An art exhibition and critical dialogue hosted in Mangaung to celebrate Africa Day, unpacked the issue of Othering, a powerful element of social relations.If we understand it we gain clearer insight into how bigotry and intolerance work.

The University of Free State's Centre for Africa Studies in collaboration with Johannes Stegmann Gallery hosted an event with art exhibition and critical dialogue to mark Africa Day. The theme of the event was: Representation of Otherness and Resistance.

The issue of Othering was depicted on the images of different artists whose work was exhibited. It cuts across racial lines, class, gender and sexuality. Artists such as Anton Kannemeyer whose work is about the colonial representation of what is black and what is white raised a few eyebrows yet made an awareness of what contributed to creating the notion of Othering in Africa.

The two images titled, B is for Black and W is for White under his collection titled, The Alphabets of Democracy. It shows a black face represented by a man with frizzy hair and red fat lips. Underneath the image are Chambers and Oxford dictionaries meanings to define what is Black; "black, adj. opposite of white, dirty, messy, without light, dark, illegal, dim, smuggled, sombre, disastrous, dismal, obscure, sullen, bad-tempered angry, horrible, grotesque, malignant, unlucky, unhappy, depressed."

In contrast to B is for Black is W is for White which shows a decent white face with a smile, it took the same reference from Chambers and Oxford dictionaries. It says, "White, adj. colour of milk or fresh snow, innocent, unstained, pure, unblemished, bright, anti-revolutionary, auspicious, reliable, favourable, honourable, upright, without bloodshed, free from guilt."

The notion of Othering goes hand in glove with the notion of knowledge vs power in the sense knowledge was developed to empower one group while disempowering the other. In Fanonian speak, to be black is to be black in relation to whiteness.

The otherness was also embedded in different discourses such as the art work of Mary Sibande, not only the binary of black vs white. 
She refuses to be defined according to the perception of the white person who is perhaps her employer. She is at liberty to formulate a strong opinion about herself as a black artist in the midst of all biases she comes across, first of all as a woman and then as a black artist.
Mary Sibande with the image, I have, I have not, exhibited a black maid holding a flower and wearing a maid's uniform juxtaposed with a flamboyant, dramatic, elegant and sophisticated look depicted by a fancy dress. The flower represents a childhood game of she-loves-me-she-loves-me-not. She looks beyond Othering and finds solace in a moment of being. Her art work was also exhibited at Oliewenhuis Art Museum where she celebrated previous generations of her family.
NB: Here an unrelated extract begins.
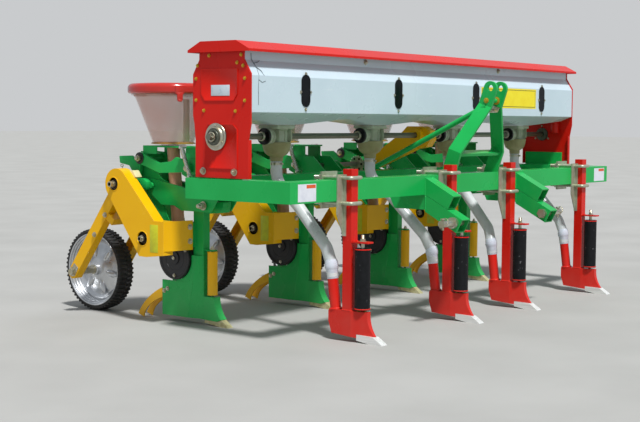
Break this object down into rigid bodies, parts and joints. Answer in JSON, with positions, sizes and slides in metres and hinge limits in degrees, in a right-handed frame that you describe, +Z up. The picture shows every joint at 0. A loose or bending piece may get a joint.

Outside the frame of artistic work presented at the exhibition, Acting Dean of Student Affairs at the University of the Free State, Cornelia Fassen, asked, "How do we solve the conundrum of otherness while we need the notion of otherness? We have to have a dialogue and make students acutely aware of how they are Othering each other, but how do you resolve that notion of race-relationship between students? But while we are showing them such, we are also Othering."

In an attempt to answer her question, Director for the Centre for Africa Studies, Professor Heidi Hudson maintained that in a post-colonial condition hybridity is the order of the day where the self and the other eventually becomes known as a different we. "My own way of trying to make sense of the question of Othering is that it consists of the different sides of the same coin we need to polish and maybe... if we keep on talking about Othering we are talking about the differences and yet we have to acknowledge the differences ... 

Beyond analysing art we cannot detach ourselves from our own personal experiences which we use to pre-judge others and interpret the very artistic work we all saw during the exhibition. Hence the critical dialogue was introduced for that specific reason, to see different sides of the same coin.

Representations of Otherness and Resistance is at the Johannes Stegmann Art Gallery at the University of the Free State from 20th May to 19th June 2015. The Gallery hours are Mondays to Fridays from 08:30 to 16:30.